**What to produce**
Read the data and repeat all of it exactly.

--- Start Given data ---

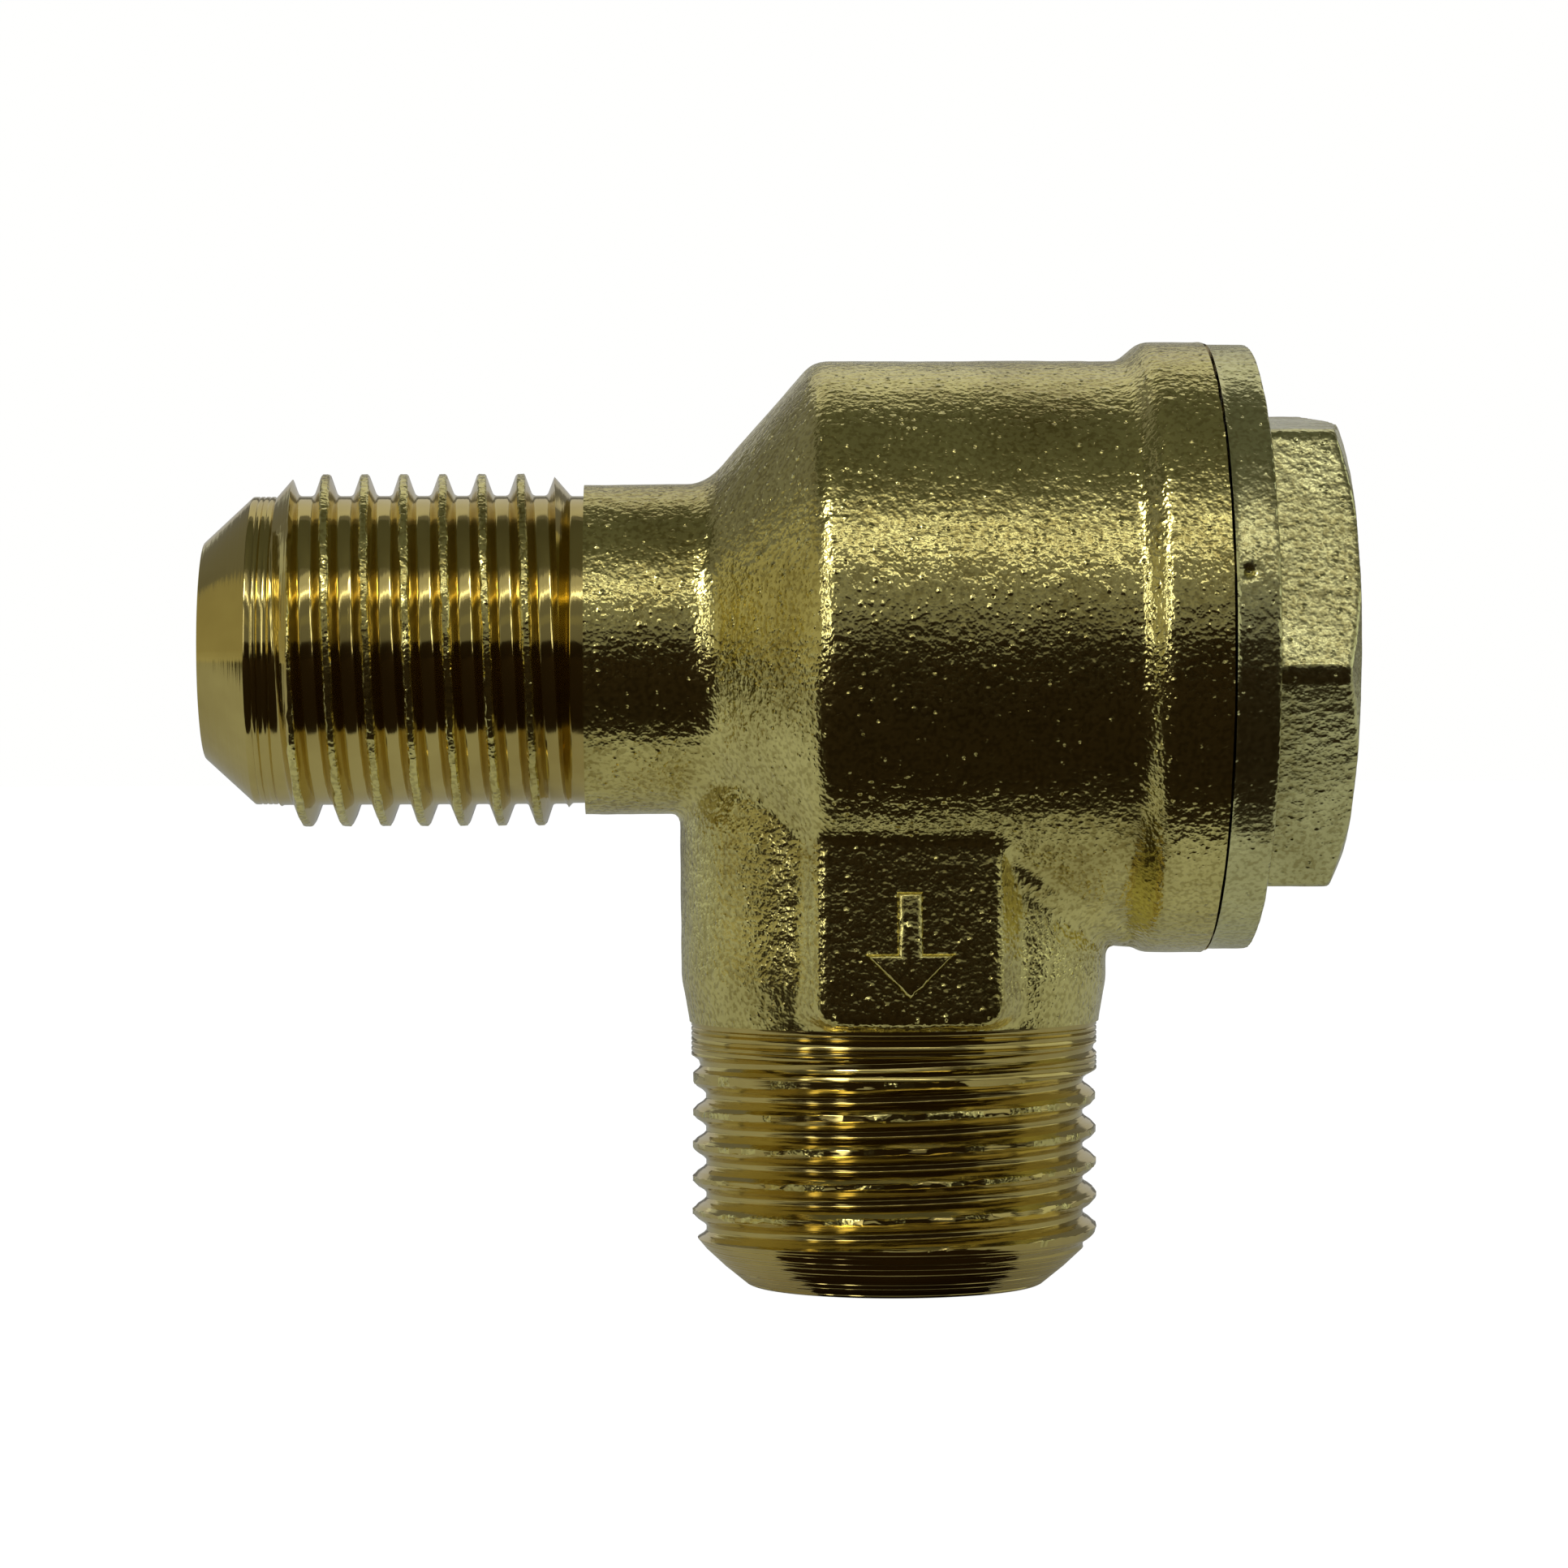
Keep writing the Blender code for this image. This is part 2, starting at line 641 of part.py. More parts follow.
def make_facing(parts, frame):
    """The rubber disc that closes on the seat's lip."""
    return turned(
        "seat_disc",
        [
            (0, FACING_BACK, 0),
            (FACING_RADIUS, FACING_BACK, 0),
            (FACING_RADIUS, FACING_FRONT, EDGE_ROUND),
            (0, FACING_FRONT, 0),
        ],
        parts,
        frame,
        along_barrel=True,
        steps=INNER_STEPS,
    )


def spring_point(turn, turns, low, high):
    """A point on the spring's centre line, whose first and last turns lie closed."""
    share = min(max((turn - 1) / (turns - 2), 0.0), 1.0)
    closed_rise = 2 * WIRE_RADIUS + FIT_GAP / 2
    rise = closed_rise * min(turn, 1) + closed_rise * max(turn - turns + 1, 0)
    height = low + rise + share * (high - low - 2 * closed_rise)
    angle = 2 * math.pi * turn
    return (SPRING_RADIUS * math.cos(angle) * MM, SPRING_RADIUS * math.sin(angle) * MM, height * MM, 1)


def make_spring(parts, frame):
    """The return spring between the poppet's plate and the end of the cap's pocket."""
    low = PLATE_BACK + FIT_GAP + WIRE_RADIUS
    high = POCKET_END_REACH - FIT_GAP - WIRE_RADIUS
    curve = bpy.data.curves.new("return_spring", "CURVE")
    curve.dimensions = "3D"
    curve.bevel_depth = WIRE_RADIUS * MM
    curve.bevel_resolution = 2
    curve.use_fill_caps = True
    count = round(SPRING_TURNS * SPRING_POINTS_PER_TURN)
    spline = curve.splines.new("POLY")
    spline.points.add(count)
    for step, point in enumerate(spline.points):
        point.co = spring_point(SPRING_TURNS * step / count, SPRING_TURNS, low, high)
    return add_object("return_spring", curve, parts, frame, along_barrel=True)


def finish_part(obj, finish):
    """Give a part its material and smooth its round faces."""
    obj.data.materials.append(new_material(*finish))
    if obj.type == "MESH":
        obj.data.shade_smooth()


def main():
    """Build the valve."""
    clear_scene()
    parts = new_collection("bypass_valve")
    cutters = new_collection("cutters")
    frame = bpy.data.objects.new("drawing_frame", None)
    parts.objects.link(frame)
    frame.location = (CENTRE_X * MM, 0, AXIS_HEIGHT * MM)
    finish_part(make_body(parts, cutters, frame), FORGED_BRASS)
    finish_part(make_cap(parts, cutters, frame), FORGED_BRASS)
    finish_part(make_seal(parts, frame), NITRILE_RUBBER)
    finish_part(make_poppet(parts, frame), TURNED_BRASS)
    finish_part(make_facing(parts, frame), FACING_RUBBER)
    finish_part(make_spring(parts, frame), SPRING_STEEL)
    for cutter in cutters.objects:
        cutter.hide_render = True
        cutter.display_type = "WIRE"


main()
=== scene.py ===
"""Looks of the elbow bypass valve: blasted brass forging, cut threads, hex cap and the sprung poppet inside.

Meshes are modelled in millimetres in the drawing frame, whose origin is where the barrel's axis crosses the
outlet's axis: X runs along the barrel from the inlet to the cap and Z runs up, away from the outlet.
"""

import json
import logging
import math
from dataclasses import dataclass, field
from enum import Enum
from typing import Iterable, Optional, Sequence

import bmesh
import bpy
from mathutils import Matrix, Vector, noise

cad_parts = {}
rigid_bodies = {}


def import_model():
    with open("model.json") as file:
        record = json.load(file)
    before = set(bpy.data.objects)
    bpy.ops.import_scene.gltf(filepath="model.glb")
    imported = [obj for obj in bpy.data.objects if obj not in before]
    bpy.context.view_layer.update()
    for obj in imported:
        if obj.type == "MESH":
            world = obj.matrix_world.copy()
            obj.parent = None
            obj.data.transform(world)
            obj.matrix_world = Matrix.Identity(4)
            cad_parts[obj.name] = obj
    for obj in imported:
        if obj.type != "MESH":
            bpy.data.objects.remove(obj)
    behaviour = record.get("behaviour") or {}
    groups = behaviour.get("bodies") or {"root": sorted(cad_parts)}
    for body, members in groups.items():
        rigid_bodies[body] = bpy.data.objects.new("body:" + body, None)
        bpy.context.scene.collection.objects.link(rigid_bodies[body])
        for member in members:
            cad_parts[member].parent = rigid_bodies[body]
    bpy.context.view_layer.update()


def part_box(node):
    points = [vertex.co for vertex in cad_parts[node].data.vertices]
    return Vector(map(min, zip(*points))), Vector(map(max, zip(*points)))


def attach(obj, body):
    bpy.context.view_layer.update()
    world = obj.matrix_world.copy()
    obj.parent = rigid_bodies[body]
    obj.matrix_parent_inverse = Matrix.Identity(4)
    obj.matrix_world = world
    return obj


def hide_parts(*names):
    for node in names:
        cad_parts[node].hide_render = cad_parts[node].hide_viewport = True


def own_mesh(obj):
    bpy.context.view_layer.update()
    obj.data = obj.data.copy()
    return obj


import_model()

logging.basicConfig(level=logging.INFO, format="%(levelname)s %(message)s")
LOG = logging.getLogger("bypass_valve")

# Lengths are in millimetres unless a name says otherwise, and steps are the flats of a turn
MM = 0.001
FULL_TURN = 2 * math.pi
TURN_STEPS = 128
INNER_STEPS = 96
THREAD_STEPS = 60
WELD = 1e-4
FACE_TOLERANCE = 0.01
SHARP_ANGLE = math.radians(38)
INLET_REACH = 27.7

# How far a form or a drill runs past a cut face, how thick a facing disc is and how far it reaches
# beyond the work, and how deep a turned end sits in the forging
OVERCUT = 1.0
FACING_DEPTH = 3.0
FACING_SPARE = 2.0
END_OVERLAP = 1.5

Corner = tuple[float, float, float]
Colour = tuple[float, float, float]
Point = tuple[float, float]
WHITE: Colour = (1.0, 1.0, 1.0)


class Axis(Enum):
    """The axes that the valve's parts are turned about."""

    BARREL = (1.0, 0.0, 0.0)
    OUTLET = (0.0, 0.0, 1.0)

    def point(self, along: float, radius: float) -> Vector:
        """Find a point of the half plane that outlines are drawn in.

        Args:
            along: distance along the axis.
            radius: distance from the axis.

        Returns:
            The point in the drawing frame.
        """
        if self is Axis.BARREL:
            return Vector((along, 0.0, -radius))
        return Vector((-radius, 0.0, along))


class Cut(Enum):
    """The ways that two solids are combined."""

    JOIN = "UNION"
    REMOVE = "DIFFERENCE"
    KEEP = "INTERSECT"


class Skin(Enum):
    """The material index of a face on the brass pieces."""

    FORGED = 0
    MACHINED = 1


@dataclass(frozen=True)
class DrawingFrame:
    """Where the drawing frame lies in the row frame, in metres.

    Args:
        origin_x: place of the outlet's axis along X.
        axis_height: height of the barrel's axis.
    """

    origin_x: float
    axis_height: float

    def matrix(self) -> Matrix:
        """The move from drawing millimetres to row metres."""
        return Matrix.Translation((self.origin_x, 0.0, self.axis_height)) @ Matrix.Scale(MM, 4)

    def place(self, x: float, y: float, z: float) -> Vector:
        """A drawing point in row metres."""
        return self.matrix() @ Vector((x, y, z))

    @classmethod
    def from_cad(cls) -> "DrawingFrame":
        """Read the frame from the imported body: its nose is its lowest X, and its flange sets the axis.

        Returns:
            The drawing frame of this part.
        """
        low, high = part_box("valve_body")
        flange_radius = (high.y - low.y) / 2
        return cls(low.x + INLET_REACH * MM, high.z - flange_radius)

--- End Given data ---

**Reply**
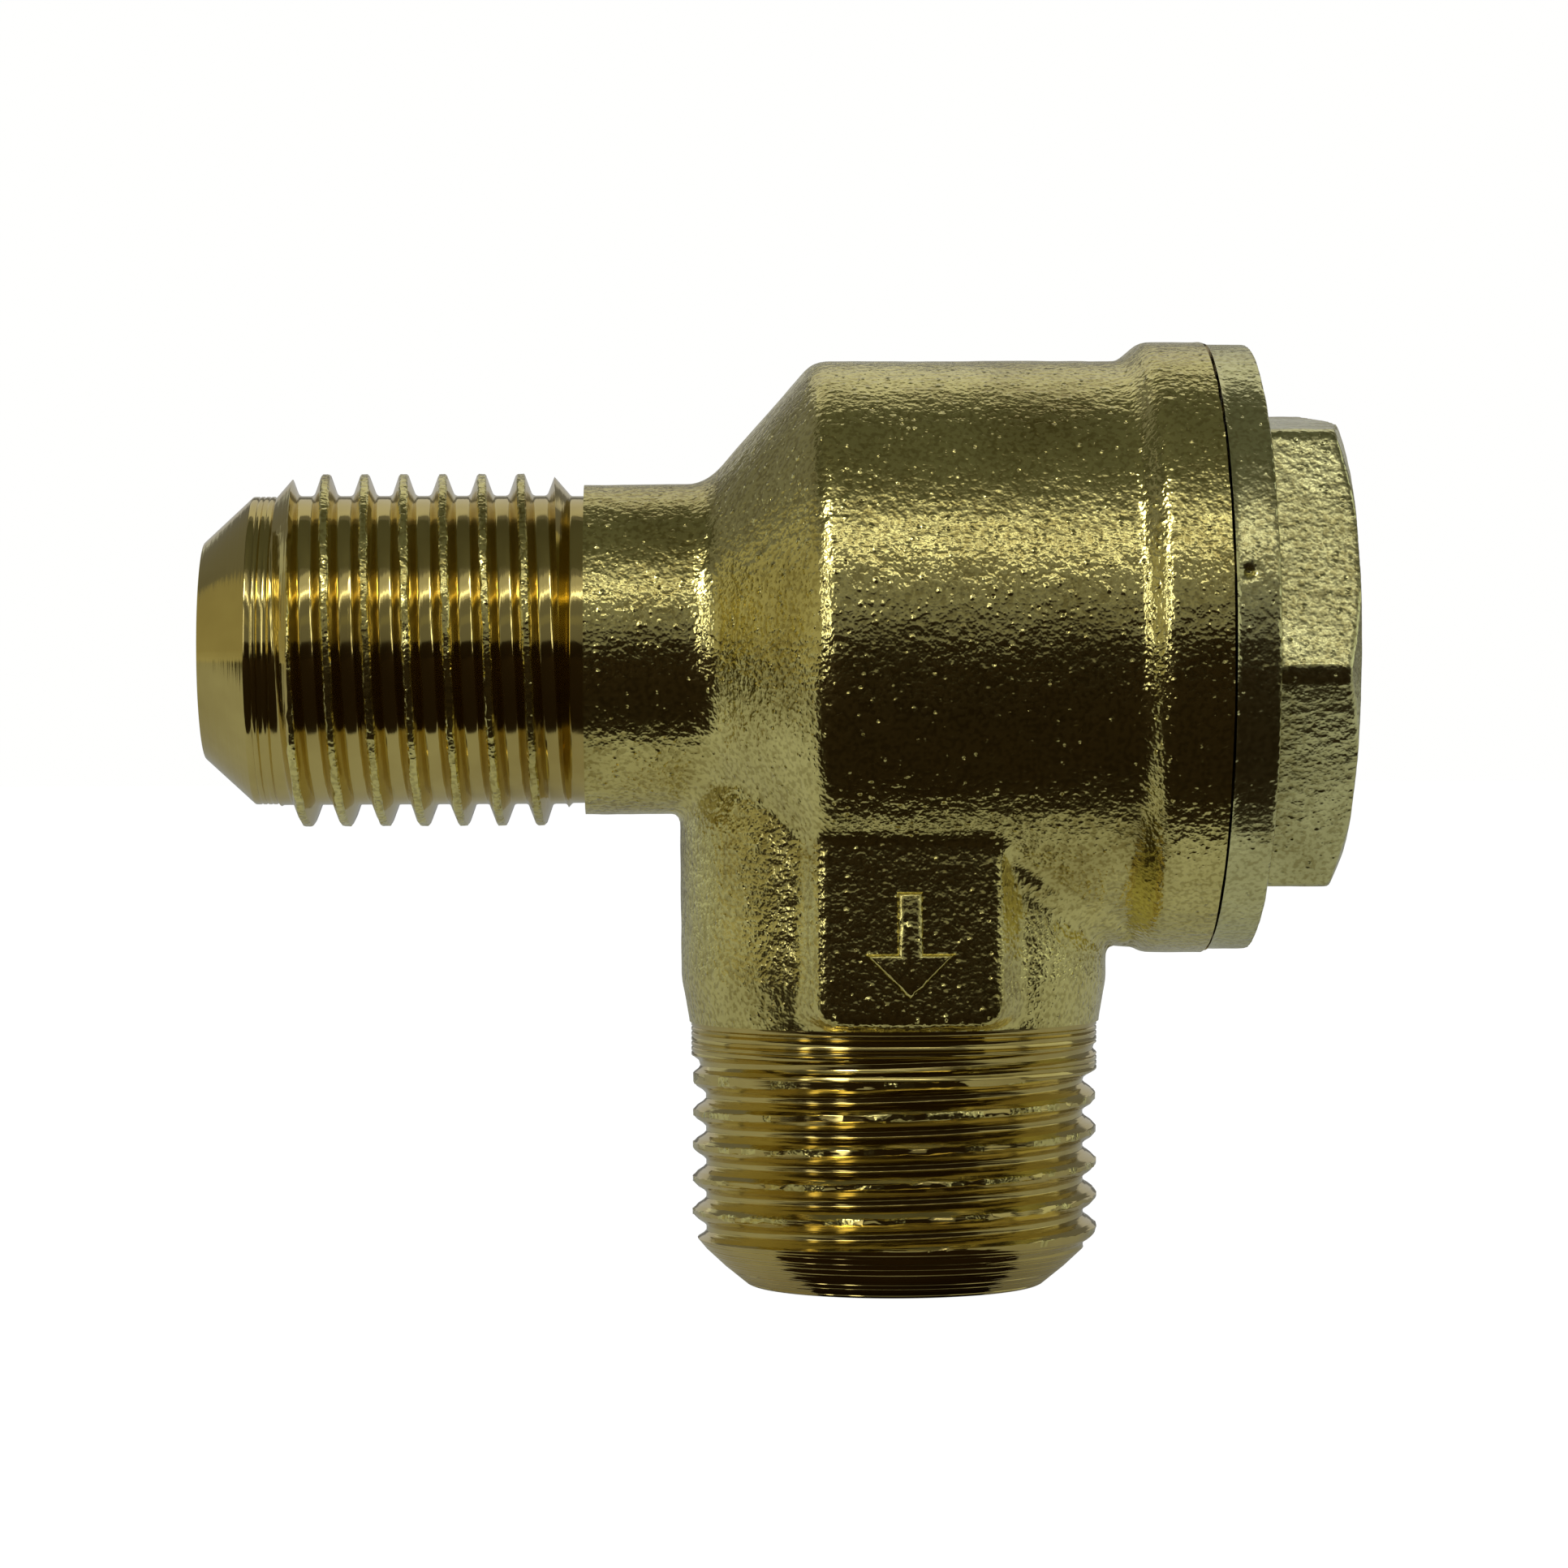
Keep writing the Blender code for this image. This is part 2, starting at line 641 of part.py. More parts follow.
def make_facing(parts, frame):
    """The rubber disc that closes on the seat's lip."""
    return turned(
        "seat_disc",
        [
            (0, FACING_BACK, 0),
            (FACING_RADIUS, FACING_BACK, 0),
            (FACING_RADIUS, FACING_FRONT, EDGE_ROUND),
            (0, FACING_FRONT, 0),
        ],
        parts,
        frame,
        along_barrel=True,
        steps=INNER_STEPS,
    )


def spring_point(turn, turns, low, high):
    """A point on the spring's centre line, whose first and last turns lie closed."""
    share = min(max((turn - 1) / (turns - 2), 0.0), 1.0)
    closed_rise = 2 * WIRE_RADIUS + FIT_GAP / 2
    rise = closed_rise * min(turn, 1) + closed_rise * max(turn - turns + 1, 0)
    height = low + rise + share * (high - low - 2 * closed_rise)
    angle = 2 * math.pi * turn
    return (SPRING_RADIUS * math.cos(angle) * MM, SPRING_RADIUS * math.sin(angle) * MM, height * MM, 1)


def make_spring(parts, frame):
    """The return spring between the poppet's plate and the end of the cap's pocket."""
    low = PLATE_BACK + FIT_GAP + WIRE_RADIUS
    high = POCKET_END_REACH - FIT_GAP - WIRE_RADIUS
    curve = bpy.data.curves.new("return_spring", "CURVE")
    curve.dimensions = "3D"
    curve.bevel_depth = WIRE_RADIUS * MM
    curve.bevel_resolution = 2
    curve.use_fill_caps = True
    count = round(SPRING_TURNS * SPRING_POINTS_PER_TURN)
    spline = curve.splines.new("POLY")
    spline.points.add(count)
    for step, point in enumerate(spline.points):
        point.co = spring_point(SPRING_TURNS * step / count, SPRING_TURNS, low, high)
    return add_object("return_spring", curve, parts, frame, along_barrel=True)


def finish_part(obj, finish):
    """Give a part its material and smooth its round faces."""
    obj.data.materials.append(new_material(*finish))
    if obj.type == "MESH":
        obj.data.shade_smooth()


def main():
    """Build the valve."""
    clear_scene()
    parts = new_collection("bypass_valve")
    cutters = new_collection("cutters")
    frame = bpy.data.objects.new("drawing_frame", None)
    parts.objects.link(frame)
    frame.location = (CENTRE_X * MM, 0, AXIS_HEIGHT * MM)
    finish_part(make_body(parts, cutters, frame), FORGED_BRASS)
    finish_part(make_cap(parts, cutters, frame), FORGED_BRASS)
    finish_part(make_seal(parts, frame), NITRILE_RUBBER)
    finish_part(make_poppet(parts, frame), TURNED_BRASS)
    finish_part(make_facing(parts, frame), FACING_RUBBER)
    finish_part(make_spring(parts, frame), SPRING_STEEL)
    for cutter in cutters.objects:
        cutter.hide_render = True
        cutter.display_type = "WIRE"


main()
=== scene.py ===
"""Looks of the elbow bypass valve: blasted brass forging, cut threads, hex cap and the sprung poppet inside.

Meshes are modelled in millimetres in the drawing frame, whose origin is where the barrel's axis crosses the
outlet's axis: X runs along the barrel from the inlet to the cap and Z runs up, away from the outlet.
"""

import json
import logging
import math
from dataclasses import dataclass, field
from enum import Enum
from typing import Iterable, Optional, Sequence

import bmesh
import bpy
from mathutils import Matrix, Vector, noise

cad_parts = {}
rigid_bodies = {}


def import_model():
    with open("model.json") as file:
        record = json.load(file)
    before = set(bpy.data.objects)
    bpy.ops.import_scene.gltf(filepath="model.glb")
    imported = [obj for obj in bpy.data.objects if obj not in before]
    bpy.context.view_layer.update()
    for obj in imported:
        if obj.type == "MESH":
            world = obj.matrix_world.copy()
            obj.parent = None
            obj.data.transform(world)
            obj.matrix_world = Matrix.Identity(4)
            cad_parts[obj.name] = obj
    for obj in imported:
        if obj.type != "MESH":
            bpy.data.objects.remove(obj)
    behaviour = record.get("behaviour") or {}
    groups = behaviour.get("bodies") or {"root": sorted(cad_parts)}
    for body, members in groups.items():
        rigid_bodies[body] = bpy.data.objects.new("body:" + body, None)
        bpy.context.scene.collection.objects.link(rigid_bodies[body])
        for member in members:
            cad_parts[member].parent = rigid_bodies[body]
    bpy.context.view_layer.update()


def part_box(node):
    points = [vertex.co for vertex in cad_parts[node].data.vertices]
    return Vector(map(min, zip(*points))), Vector(map(max, zip(*points)))


def attach(obj, body):
    bpy.context.view_layer.update()
    world = obj.matrix_world.copy()
    obj.parent = rigid_bodies[body]
    obj.matrix_parent_inverse = Matrix.Identity(4)
    obj.matrix_world = world
    return obj


def hide_parts(*names):
    for node in names:
        cad_parts[node].hide_render = cad_parts[node].hide_viewport = True


def own_mesh(obj):
    bpy.context.view_layer.update()
    obj.data = obj.data.copy()
    return obj


import_model()

logging.basicConfig(level=logging.INFO, format="%(levelname)s %(message)s")
LOG = logging.getLogger("bypass_valve")

# Lengths are in millimetres unless a name says otherwise, and steps are the flats of a turn
MM = 0.001
FULL_TURN = 2 * math.pi
TURN_STEPS = 128
INNER_STEPS = 96
THREAD_STEPS = 60
WELD = 1e-4
FACE_TOLERANCE = 0.01
SHARP_ANGLE = math.radians(38)
INLET_REACH = 27.7

# How far a form or a drill runs past a cut face, how thick a facing disc is and how far it reaches
# beyond the work, and how deep a turned end sits in the forging
OVERCUT = 1.0
FACING_DEPTH = 3.0
FACING_SPARE = 2.0
END_OVERLAP = 1.5

Corner = tuple[float, float, float]
Colour = tuple[float, float, float]
Point = tuple[float, float]
WHITE: Colour = (1.0, 1.0, 1.0)


class Axis(Enum):
    """The axes that the valve's parts are turned about."""

    BARREL = (1.0, 0.0, 0.0)
    OUTLET = (0.0, 0.0, 1.0)

    def point(self, along: float, radius: float) -> Vector:
        """Find a point of the half plane that outlines are drawn in.

        Args:
            along: distance along the axis.
            radius: distance from the axis.

        Returns:
            The point in the drawing frame.
        """
        if self is Axis.BARREL:
            return Vector((along, 0.0, -radius))
        return Vector((-radius, 0.0, along))


class Cut(Enum):
    """The ways that two solids are combined."""

    JOIN = "UNION"
    REMOVE = "DIFFERENCE"
    KEEP = "INTERSECT"


class Skin(Enum):
    """The material index of a face on the brass pieces."""

    FORGED = 0
    MACHINED = 1


@dataclass(frozen=True)
class DrawingFrame:
    """Where the drawing frame lies in the row frame, in metres.

    Args:
        origin_x: place of the outlet's axis along X.
        axis_height: height of the barrel's axis.
    """

    origin_x: float
    axis_height: float

    def matrix(self) -> Matrix:
        """The move from drawing millimetres to row metres."""
        return Matrix.Translation((self.origin_x, 0.0, self.axis_height)) @ Matrix.Scale(MM, 4)

    def place(self, x: float, y: float, z: float) -> Vector:
        """A drawing point in row metres."""
        return self.matrix() @ Vector((x, y, z))

    @classmethod
    def from_cad(cls) -> "DrawingFrame":
        """Read the frame from the imported body: its nose is its lowest X, and its flange sets the axis.

        Returns:
            The drawing frame of this part.
        """
        low, high = part_box("valve_body")
        flange_radius = (high.y - low.y) / 2
        return cls(low.x + INLET_REACH * MM, high.z - flange_radius)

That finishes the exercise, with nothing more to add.